COVID-19 has brought into stark relief a reality that perpetually exists: We live in a time of persistent disruptions. Systems of all kinds – political, environmental, economic – are under strain. Change is constant, and it’s increasingly difficult to predict anything even a few weeks out.

For supply chain planners, this situation puts a premium on agility. Not that long-term planning is a thing of the past. It remains foundational – but in addition to it, organizations need more flexible planning processes to anticipate and react faster as circumstances change.

Supply chain planning is the practice of sensing demand in the market from short to long term and connecting it to the resources required to service that demand profitably.

Organizations need the ability to plan across long-term, mid-term, and short-term time horizons – all of which form a connected continuum that synchronizes vertically through the supply chain, down to the machine, truck, or individual labor resource.

Over time, the systems that support supply chain planning have become more powerful and integrated – which has helped broaden the planning scope. Now, for example, you can bring in the finance perspective using massive volumes of data to make better growth and investment decisions within seconds.
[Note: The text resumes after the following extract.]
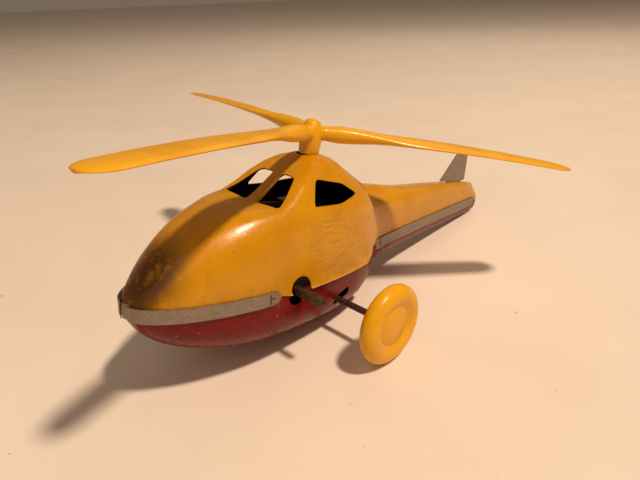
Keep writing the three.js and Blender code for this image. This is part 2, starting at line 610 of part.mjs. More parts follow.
const midArbor = () => rod(MID.x, MID.z, MID.r, -9, 9);
const axle = () => rod(AXLE.x, AXLE.z, AXLE.r, -WHEEL_Y - 1.1, WHEEL_Y + 1.1);

// face gear: a disc with teeth standing up towards the mast's pinion
function crownWheel() {
  const [y0, y1] = LAYER.crown, rMid = TEETH.crown * 0.8 / 3, half = 0.85, tip = LAYER.crownTeeth;
  const parts = [solid(slab(circle(MID.x, MID.z, rMid + half, 48), [], y0, y1))];
  const towards = Math.PI / 2 + MAST_AFT;
  for (let i = 0; i < TEETH.crown; i++) {
    const a = towards + TURN * (i + 0.5) / TEETH.crown;
    const foot = 0.47, crest = 0.17;
    const ringAt = (y, w) => [[-half, -w], [half, -w], [half, w], [-half, w]].map(([r, s]) =>
      new THREE.Vector3(MID.x + (rMid + r) * Math.cos(a) - s * Math.sin(a), y,
        MID.z + (rMid + r) * Math.sin(a) + s * Math.cos(a)));
    parts.push(solid(loft([ringAt(y1 - 0.2, foot), ringAt(tip, crest)])));
  }
  return geometryOf(join(...parts)
    .subtract(solid(slab(circle(MID.x, MID.z, MID.r + PRESSED), [], y0 - 1, y1 + 1))));
}

const mastZ = z => (z - HUB.z) / mastFrame.elements[10];      // height in the body -> along the mast

function mast() {
  return onMast(MAST_R, mastZ(2.45), -0.6);
}

function mastPinion() {
  const step = TURN / TEETH.mast, outline = [], rp = 2.67;
  for (let i = 0; i < TEETH.mast; i++) {
    const mid = -Math.PI / 2 + i * step;
    for (const [r, s] of [[2.05, -0.27], [rp, -0.19], [3.04, -0.09], [3.04, 0.09], [rp, 0.19],
      [2.05, 0.27]])
      outline.push(new THREE.Vector2(r * Math.cos(mid + s * step), r * Math.sin(mid + s * step)));
  }
  const centre = -Math.hypot(HUB.z - MID.z) / Math.cos(MAST_AFT) + TEETH.crown * 0.8 / 3;
  const teeth = new THREE.ExtrudeGeometry(new THREE.Shape(outline), { depth: 3.2, bevelEnabled: false })
    .translate(0, 0, centre - 1.6).applyMatrix4(mastFrame);
  return geometryOf(join(solid(teeth), solid(onMast(1.95, mastZ(3.62), centre - 1.4)))
    .subtract(solid(onMast(MAST_R + PRESSED, -60, -10))));
}

// ---------------------------------------------------------------- motor frame
function motorPlate(side) {
  const outline = rounded([[39, -3.6], [39, 2.4], [26.6, 19.8], [21, 19.9], [-9.4, 15.8], [-11.6, 13],
    [-16.4, -1], [-15, -5], [-4, -14], [6, -16.4], [26, -16.4], [33, -10]], 2.2);
  const holes = [circle(MID.x, MID.z, MID.r + FIT), circle(AXLE.x, AXLE.z, AXLE.r + FIT),
    circle(WINDER.x, WINDER.z, (side > 0 ? WINDER.r : 1.1) + FIT),
    ...Object.values(PILLARS).map(([x, z]) => circle(x, z, 0.75 + PRESSED, 16))];
  const y = side > 0 ? [PLATE_Y, PLATE_Y + PLATE_SHEET] : [-PLATE_Y - PLATE_SHEET, -PLATE_Y];
  const tabs = PLATE_TABS.map(([a, b]) =>
    solid(slab(rounded([[a, -19.9], [b, -19.9], [b, -14], [a, -14]], 0.7), [], ...y)));
  return geometryOf(join(solid(slab(outline, holes, ...y)), ...tabs));
}

function pillar([x, z]) {
  const inner = PLATE_Y - 0.02, tip = PLATE_Y + PLATE_SHEET + 0.3;
  return turned([[0, -tip], [0.75, -tip], [0.75, -inner], [PILLAR_R, -inner], [PILLAR_R, inner],
    [0.75, inner], [0.75, tip], [0, tip]], x, z, 16);
}

function mastBridge() {
  const out = PLATE_Y + PLATE_SHEET + 0.05, sheet = 0.6, z0 = 18.0;
  const part = (x0, x1, y0, y1, low, high) =>
    solid(new THREE.BoxGeometry(x1 - x0, y1 - y0, high - low)
      .translate((x0 + x1) / 2, (y0 + y1) / 2, (low + high) / 2));
  return geometryOf(join(part(-5.2, 3.2, -out - sheet, out + sheet, z0, z0 + sheet),
    part(-5.2, 3.2, out, out + sheet, 12, z0 + 0.1), part(-5.2, 3.2, -out - sheet, -out, 12, z0 + 0.1))
    .subtract(solid(onMast(MAST_R + FIT, mastZ(25), mastZ(12)))));
}

// lower bearing: a strap wrapped round the rear pillar, with a hole for the mast in its free end
function mastFootstep() {
  const [px, pz] = PILLARS.rear, sheet = 0.6, eye = PILLAR_R + 0.04 + sheet / 2, path = [];
  for (let i = 0; i <= 12; i++) {
    const a = (20 - 290 * i / 12) * DEG;
    path.push([px + eye * Math.cos(a), pz + eye * Math.sin(a)]);
  }
  path.push([px + 1.2, 2.1], [px + 2.6, 2.9], [2.6, 2.9]);
  return geometryOf(solid(strip(path, sheet, -3.2, 3.9))
    .subtract(solid(onMast(MAST_R + FIT, mastZ(6), mastZ(0)))));
}

// ---------------------------------------------------------------- assembly
const body = new THREE.Group();
function add(name, geometry, color, metalness, roughness) {
  const mesh = new THREE.Mesh(weld(geometry), material(color, metalness, roughness));
  mesh.name = name;
  body.add(mesh);
}

add('upper_shell', upperShell(), YELLOW, 0.1, 0.35);
add('lower_shell', lowerShell(), RED, 0.1, 0.4);
add('nose_band_port', noseBand(1), TIN, 0.9, 0.45);
add('nose_band_starboard', noseBand(-1), TIN, 0.9, 0.45);
add('boom_band_port', boomBand(1), TIN, 0.9, 0.45);
add('boom_band_starboard', boomBand(-1), TIN, 0.9, 0.45);
add('tail_fin', tailFin(), TIN, 0.9, 0.5);

add('rotor', rotor(), PLASTIC, 0, 0.3);
add('mast', mast(), STEEL, 0.8, 0.5);
add('mast_pinion', mastPinion(), BRASS, 0.9, 0.35);
add('mast_bridge', mastBridge(), TIN, 0.9, 0.5);
add('mast_footstep', mastFootstep(), TIN, 0.9, 0.5);

add('motor_plate_port', motorPlate(1), TIN, 0.9, 0.45);
add('motor_plate_starboard', motorPlate(-1), TIN, 0.9, 0.45);
for (const [name, at] of Object.entries(PILLARS)) add(`pillar_${name}`, pillar(at), STEEL, 0.8, 0.5);

add('winding_arbor', windingArbor(), STEEL, 0.8, 0.55);
add('ratchet_wheel', ratchetWheel(), STEEL, 0.8, 0.5);
add('great_wheel', greatWheel(), BRASS, 0.9, 0.35);
add('click', click(), STEEL, 0.8, 0.5);
add('click_rivet', clickRivet(), BRASS, 0.9, 0.4);
add('click_spring', clickSpring(), STEEL, 0.8, 0.4);
add('mainspring', mainspring(), STEEL, 0.8, 0.35);

add('mid_arbor', midArbor(), STEEL, 0.8, 0.4);
add('mid_pinion', spur(MID, TEETH.midPinion, midPinionPhase, MID.r + PRESSED, ...LAYER.midPinion),
  STEEL, 0.8, 0.4);
add('mid_wheel', spur(MID, TEETH.mid, midPhase, MID.r + PRESSED, ...LAYER.mid), BRASS, 0.9, 0.35);
add('crown_wheel', crownWheel(), BRASS, 0.9, 0.35);

add('axle', axle(), STEEL, 0.8, 0.5);
add('axle_pinion', spur(AXLE, TEETH.axle, axlePhase, AXLE.r + PRESSED, ...LAYER.axlePinion),
  STEEL, 0.8, 0.4);
add('wheel_port', wheel(0).translate(AXLE.x, 0, AXLE.z), PLASTIC, 0, 0.3);
add('wheel_starboard', wheel(0.05).rotateX(Math.PI).translate(AXLE.x, 0, AXLE.z), PLASTIC, 0, 0.3);

// stand the toy on its wheels and tail, with the origin under the middle of its box
body.rotation.y = -PITCH_UP;
const toy = new THREE.Group();
toy.name = 'tin_helicopter';
toy.add(body);
toy.updateMatrixWorld(true);
const box = new THREE.Box3().setFromObject(toy, true);
body.position.set(-(box.min.x + box.max.x) / 2, -(box.min.y + box.max.y) / 2, -box.min.z);
toy.updateMatrixWorld(true);

export default toy;
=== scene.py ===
"""Looks of the clockwork tin helicopter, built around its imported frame. Metres, row frame."""
import json
import math

import bmesh
import bpy
from mathutils import Matrix, Vector
from mathutils.bvhtree import BVHTree


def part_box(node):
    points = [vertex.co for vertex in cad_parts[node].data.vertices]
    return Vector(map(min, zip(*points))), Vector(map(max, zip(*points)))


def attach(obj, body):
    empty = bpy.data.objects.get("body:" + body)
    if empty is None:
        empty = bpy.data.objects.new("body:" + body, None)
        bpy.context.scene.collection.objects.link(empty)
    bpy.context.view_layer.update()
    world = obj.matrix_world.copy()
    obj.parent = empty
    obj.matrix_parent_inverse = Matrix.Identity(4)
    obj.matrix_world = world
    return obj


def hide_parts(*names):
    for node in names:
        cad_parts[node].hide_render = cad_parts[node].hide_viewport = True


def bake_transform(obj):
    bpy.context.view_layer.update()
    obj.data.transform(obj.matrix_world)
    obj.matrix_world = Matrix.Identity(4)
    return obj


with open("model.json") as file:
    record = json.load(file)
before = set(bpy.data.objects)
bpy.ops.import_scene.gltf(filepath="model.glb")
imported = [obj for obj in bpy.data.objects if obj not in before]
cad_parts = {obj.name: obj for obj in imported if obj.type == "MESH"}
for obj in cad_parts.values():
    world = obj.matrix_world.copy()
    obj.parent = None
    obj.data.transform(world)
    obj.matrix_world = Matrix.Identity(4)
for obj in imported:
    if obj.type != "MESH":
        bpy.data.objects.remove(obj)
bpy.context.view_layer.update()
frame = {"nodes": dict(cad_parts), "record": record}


# ---------------------------------------------------------------- places
MM = 0.001
TILT = math.radians(7.6)                 # the body sits nose up in the row frame
AXLE_BELOW = 9.74 * MM                   # the axle's centre under the seam of the shells
AHEAD = Vector((math.cos(TILT), 0, math.sin(TILT)))
UP = Vector((-math.sin(TILT), 0, math.cos(TILT)))
axle_low, axle_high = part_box("axle")
AXLE = (axle_low + axle_high) / 2


def place(x, y, z):
    """Row-frame point of a body-frame one: millimetres ahead of the axle, to port, over the seam."""
    return AXLE + AHEAD * (x * MM) + Vector((0, y * MM, 0)) + UP * (z * MM + AXLE_BELOW)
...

Organizations also benefit from advanced analytics. With machine learning, heuristics, and optimization techniques based on statistical methods, you can remove human bias from planning calculations and chart the way forward with a much higher degree of precision and confidence. The upshot is that companies have the tools, systems, and processes in place to keep inventory levels low and optimize costs while delivering a better service experience to their customers.

This, in a nutshell, is the idea behind synchronized planning – and today’s technology has the ability to support what, in the past, could only be accomplished across many different, potentially disconnected systems and processes.

Strategic planning for the long term

Strategic planning attempts to see as far into the future as possible. The lens looks out two or three years or even longer, and teams build plans that serve as a starting point for driving the business.

What are your expectations? How much do you want to sell? What new products do you want to bring to market? What resources do you need to follow through? These are the kinds of questions asked during the strategic planning phase.

Based on the answers to these questions, you can start to take action. Maybe you need some investments to realize your objectives – new plants or new machines. Perhaps you’re planning to introduce new products – which means that design teams need to come together and collaborate with marketing, manufacturing, and critical suppliers. And to make sure that you don’t cannibalize your other offerings, you also want to analyze your decisions at the portfolio level.

Tactical planning for the mid-term

When you’re looking approximately 3-6 months out, that’s when you move into tactical or mid-term planning where you can still balance out demand and supply on a bigger scale. How are your strategic goals and assumptions tracking? Do you need to make changes relative to volumes and timing on an aggregate level or maybe adjust your portfolio? Has the demand picture evolved? Are the distribution channels and manufacturing capacity in place to execute?

Operational planning for the short-term

Operational planning is most closely associated with execution. Have you ordered the materials needed for production? Are they expected arrive at the right time in the right quantity? Do you have enough inventory to buffer for uncertainties? Do you have the needed capacity to execute? What’s your labor picture look like? Can you fill all shifts, or do you need to balance your labor?

Addressing these issues requires on-the-ground production planning and detailed scheduling capabilities that connect to the shop floor and keep production lines humming – all while reducing overhead in change-over and improving utilization. It requires warehouse visibility to pick the right materials and make sure they’re on the line at the right time.

It also requires powerful logistics to ensure transportation resources are available and scheduled to meet the plan. Many organizations, of course, operate on a global scale – with hundreds of production facilities around the globe. This only adds to the complexity and raises the stakes.

Supply chain management

The synchronized part

Synchronized planning says that all planning activities need to be connected digitally to support a sense of continuum across each time horizon – long, mid, and short. The strategy formalized in your long-term plan provides the guard rails. Any decisions made in the mid or short term need to be evaluated in terms of how they impact strategic goals.

At the same time, all plans need to connect to execution on individual manufacturing lines. Helpful in this regard are simulation capabilities for evaluating different scenarios and implementing the best decisions. This way, you can plan ahead for changes, making disruptions less of a problem.

Ultimately, as our recent experience with COVID-19 underscores, the goal is resilience. Companies with the systems and technology in place to quickly implement supply chain changes as realities change on the ground – these are the companies that thrive even in the face of disruption.